## [Exercise]
From the first line of the data below, copy each line up to the one containing "cad_parts[node].hide_render = cad_parts[node].hide_viewport", and include that line too.

CAD and scene scripts
▽
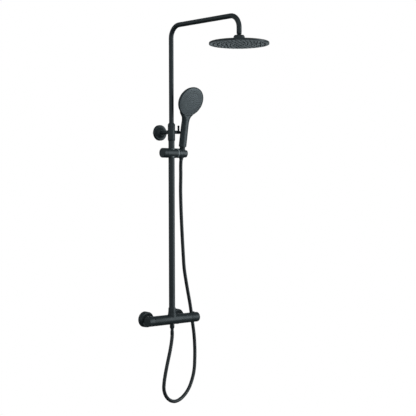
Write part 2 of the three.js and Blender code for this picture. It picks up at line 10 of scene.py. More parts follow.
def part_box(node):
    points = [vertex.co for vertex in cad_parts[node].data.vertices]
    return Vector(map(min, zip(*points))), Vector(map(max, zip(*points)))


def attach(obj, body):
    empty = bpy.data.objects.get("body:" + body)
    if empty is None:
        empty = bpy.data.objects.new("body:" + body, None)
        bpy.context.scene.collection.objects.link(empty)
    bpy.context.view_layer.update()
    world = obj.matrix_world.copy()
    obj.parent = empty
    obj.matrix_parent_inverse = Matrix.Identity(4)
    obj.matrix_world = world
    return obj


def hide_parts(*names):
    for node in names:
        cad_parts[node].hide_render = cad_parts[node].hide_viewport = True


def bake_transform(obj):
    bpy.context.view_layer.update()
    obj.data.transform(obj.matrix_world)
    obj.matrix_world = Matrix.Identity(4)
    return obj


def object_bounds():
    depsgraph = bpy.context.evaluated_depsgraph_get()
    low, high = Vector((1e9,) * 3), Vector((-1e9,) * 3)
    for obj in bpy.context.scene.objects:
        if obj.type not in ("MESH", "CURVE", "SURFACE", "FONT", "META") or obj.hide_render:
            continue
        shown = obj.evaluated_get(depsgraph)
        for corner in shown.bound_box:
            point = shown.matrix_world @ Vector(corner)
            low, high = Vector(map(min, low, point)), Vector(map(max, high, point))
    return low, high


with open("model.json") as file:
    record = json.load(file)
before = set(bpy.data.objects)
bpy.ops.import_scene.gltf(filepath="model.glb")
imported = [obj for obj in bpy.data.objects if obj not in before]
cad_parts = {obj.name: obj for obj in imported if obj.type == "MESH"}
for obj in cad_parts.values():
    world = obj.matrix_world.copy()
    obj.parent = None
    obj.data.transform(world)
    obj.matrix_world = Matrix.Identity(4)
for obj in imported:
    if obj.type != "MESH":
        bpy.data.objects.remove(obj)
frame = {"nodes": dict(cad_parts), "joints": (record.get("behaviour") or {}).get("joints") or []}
cadLow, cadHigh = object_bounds()
print("frame loaded")

# Shapes are drawn in millimetres, in the frame of the group that they belong to, and put in place in metres
millimetres = Matrix.Scale(0.001, 4)
alongX = Vector((1, 0, 0))
alongY = Vector((0, 1, 0))
alongZ = Vector((0, 0, 1))


def boxOf(node):
    low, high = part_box(node)
    return low * 1000, high * 1000


def middleOf(node, axis):  # of its box, along one axis
    low, high = boxOf(node)
    return (low[axis] + high[axis]) / 2


def halfOf(node, axis):  # half its box's size
    low, high = boxOf(node)
    return (high[axis] - low[axis]) / 2


def jointOf(name):
    return next(joint for joint in frame["joints"] if joint["name"] == name)


def newObject(name, data):
    made = bpy.data.objects.new(name, data)
    bpy.context.scene.collection.objects.link(made)
    return made


def placeAt(x, y, z, lean=0.0):  # lean turns the group about X, in degrees
    return millimetres @ Matrix.Translation((x, y, z)) @ Matrix.Rotation(math.radians(lean), 4, "X")


tubeLow, tubeHigh = boxOf("riser_lower_tube")
axisX, axisY = middleOf("riser_lower_tube", 0), middleOf("riser_lower_tube", 1)
tubeRadius = halfOf("riser_lower_tube", 0)
valvePlace = placeAt(axisX, axisY, 0)


# Camera

cameraSettings = {"place": (-2.4245, -3.016, 0.4769), "turn": 41.58, "tilt": -0.79, "roll": -0.17,
                  "lens": 86.54, "sensor": 36}


def makeCamera(settings):
    data = bpy.data.cameras.new("camera")
    data.lens = settings["lens"]
    data.sensor_width = settings["sensor"]
    camera = newObject("camera", data)
    turn = Matrix.Rotation(math.radians(-settings["turn"]), 4, "Z")
    tilt = Matrix.Rotation(math.radians(90 + settings["tilt"]), 4, "X")
    roll = Matrix.Rotation(math.radians(settings["roll"]), 4, "Z")
    camera.matrix_world = Matrix.Translation(settings["place"]) @ turn @ tilt @ roll
    bpy.context.scene.camera = camera


makeCamera(cameraSettings)


# The hose's line, which the CAD follows too. Its two short stretches end at the heights given, in metres

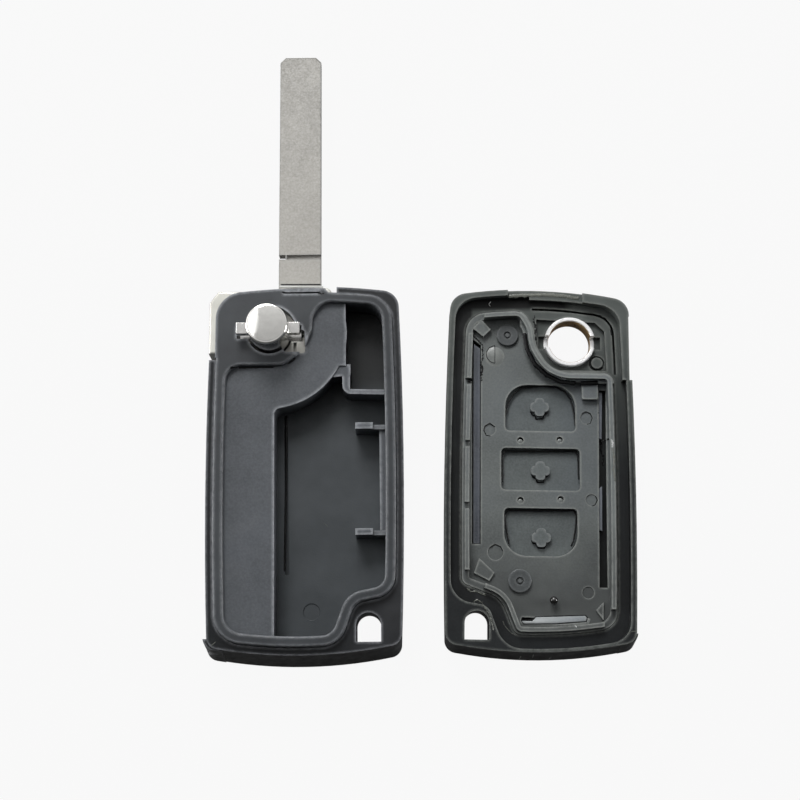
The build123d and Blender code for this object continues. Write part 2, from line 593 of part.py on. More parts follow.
# Windows of the frame, one shape for each key
with BuildSketch() as window_top:
    with Locations((WINDOW_X, 12.1)):
        Rectangle(14.0, 9.4)
    fillet(window_top.vertices().group_by(Axis.Y)[-1], 4.4)
    fillet(window_top.vertices().group_by(Axis.Y)[0], 0.9)
with BuildSketch() as window_middle:
    with Locations((WINDOW_X, -0.3)):
        RectangleRounded(15.6, 8.4, 0.9)
with BuildSketch() as window_bottom:
    with Locations((WINDOW_X, -12.8)):
        Rectangle(14.4, 9.4)
    fillet(window_bottom.vertices().group_by(Axis.Y)[-1], 0.9)
    fillet(window_bottom.vertices().group_by(Axis.Y)[0], 4.4)

# Stepped corner of the front shell, the other half of the one on the rear shell
with BuildPart() as front_step:
    with BuildSketch(FRONT.offset(FRONT_FLOOR)):
        add(front_foot.moved(Location((FRONT_STEP_OUT, 0, 0))))
    with BuildSketch(FRONT.offset(FRONT_RIM_Z)):
        add(front_rim.moved(Location((FRONT_STEP_OUT, 0, 0))))
    loft()
    with BuildSketch(FRONT.offset(FRONT_FLOOR)):
        with Locations((FRONT_WIDTHS[2] - STEP_IN, STEP_Y + 1)):
            Rectangle(10, 10, align=(Align.MIN, Align.MAX))
    extrude(amount=FRONT_RIM_Z - STEP_DROP - FRONT_FLOOR, mode=Mode.INTERSECT)

# Front shell
with BuildPart() as front_shell:
    with BuildSketch(FRONT):
        add(front_foot)
    extrude(amount=FRONT_FLOOR)
    fillet(front_shell.faces().sort_by(Axis.Z)[0].edges(), FACE_EDGE_R - 0.1)
    with BuildSketch(FRONT.offset(FRONT_FLOOR)):
        add(front_foot)
    with BuildSketch(FRONT.offset(FRONT_RIM_Z)):
        add(front_rim)
    loft()
    add(front_step.part)
    # Groove floor
    with BuildSketch(FRONT.offset(GROOVE_Z)):
        add(front_inner.sketch)
        add(hub_inner.sketch)
    extrude(amount=5, mode=Mode.SUBTRACT)
    # Well for the frame
    with BuildSketch(FRONT.offset(FRONT_FLOOR)):
        add(well_area.sketch)
    extrude(amount=8, mode=Mode.SUBTRACT)
    # Lowered top rim over the head, and the side recess beside it
    with BuildSketch(FRONT.offset(FRONT_RIM_Z - 0.9)):
        with Locations((-6.2, TOP_Y + 1)):
            Rectangle(15.0, 4.0, align=(Align.MIN, Align.MAX))
    extrude(amount=2, mode=Mode.SUBTRACT)
    with BuildSketch(FRONT.offset(FRONT_FLOOR + 1.6)):
        with Locations((HUB_SIDE_X, HUB_SIDE_Y)):
            Rectangle(3, 13.2, align=(Align.MIN, Align.MIN))
    extrude(amount=6, mode=Mode.SUBTRACT)
    # Hub recess: a lower platform round the ring, a band round it, and a thin slot outside the band
    with BuildSketch(FRONT.offset(GROOVE_Z - HUB_DROP)) as hub_platform:
        Polygon((-0.3, 19.7), (13.7, 19.7), (13.4, 27.9), (11.5, 29.7), (-0.3, 30.2), align=None)
        add(hub_recess.sketch, mode=Mode.INTERSECT)
    extrude(amount=3, mode=Mode.SUBTRACT)
    with BuildSketch(FRONT.offset(GROOVE_Z)):
        add(hub_slot.sketch)
    extrude(amount=-HUB_SLOT_DEEP, mode=Mode.SUBTRACT)
    # Stepped hole of the button ring
    with BuildSketch(FRONT):
        with Locations((RING_X, RING_Y)):
            Circle(RING_R - RING_LIP)
    extrude(amount=10, mode=Mode.SUBTRACT)
    with BuildSketch(FRONT.offset(RING_BOTTOM_Z - 0.02)):
        with Locations((RING_X, RING_Y)):
            Circle(RING_R + RING_FIT)
    extrude(amount=10, mode=Mode.SUBTRACT)
    # Pockets for the lugs of the barrel
    with BuildSketch(FRONT.offset(2.4)):
        with Locations((RING_X, RING_Y)):
            Rectangle(2 * LUG_REACH + 0.2, LUG_WIDTH + 0.35)
    extrude(amount=6, mode=Mode.SUBTRACT)
    # Raised boss in the corner of the recess, in a ring-shaped groove
    with BuildSketch(FRONT.offset(GROOVE_Z - HUB_DROP)):
        with Locations((11.85, 21.4)):
            Circle(1.55)
            Circle(1.15, mode=Mode.SUBTRACT)
    extrude(amount=-0.5, mode=Mode.SUBTRACT)
    with BuildSketch(FRONT.offset(GROOVE_Z - HUB_DROP - 0.1)):
        with Locations((11.85, 21.4)):
            Circle(1.15)
    extrude(amount=0.65)
    # Openings of the keys
    with BuildSketch(FRONT):
        add(inset(window_top.sketch, OPENING_INSET))
        add(inset(window_middle.sketch, OPENING_INSET))
        add(inset(window_bottom.sketch, OPENING_INSET))
    extrude(amount=FRONT_FLOOR, mode=Mode.SUBTRACT)
    # Keyring hole
    with BuildSketch(FRONT):
        with Locations((-12.1, -30.8)):
            Circle(KEYRING_R)
            Rectangle(2 * KEYRING_R, 3.1, align=(Align.CENTER, Align.MAX))
    extrude(amount=20, mode=Mode.SUBTRACT)
front_shell.part.label = "front_shell"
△
## [Result for this exercise]
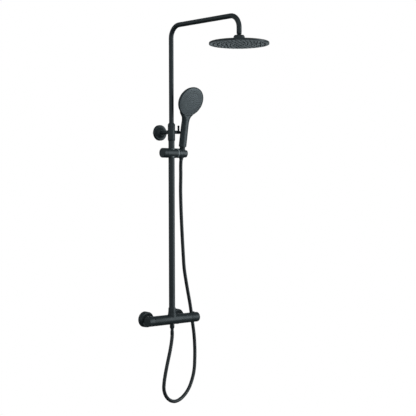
Write part 2 of the three.js and Blender code for this picture. It picks up at line 10 of scene.py. More parts follow.
def part_box(node):
    points = [vertex.co for vertex in cad_parts[node].data.vertices]
    return Vector(map(min, zip(*points))), Vector(map(max, zip(*points)))


def attach(obj, body):
    empty = bpy.data.objects.get("body:" + body)
    if empty is None:
        empty = bpy.data.objects.new("body:" + body, None)
        bpy.context.scene.collection.objects.link(empty)
    bpy.context.view_layer.update()
    world = obj.matrix_world.copy()
    obj.parent = empty
    obj.matrix_parent_inverse = Matrix.Identity(4)
    obj.matrix_world = world
    return obj


def hide_parts(*names):
    for node in names:
        cad_parts[node].hide_render = cad_parts[node].hide_viewport = True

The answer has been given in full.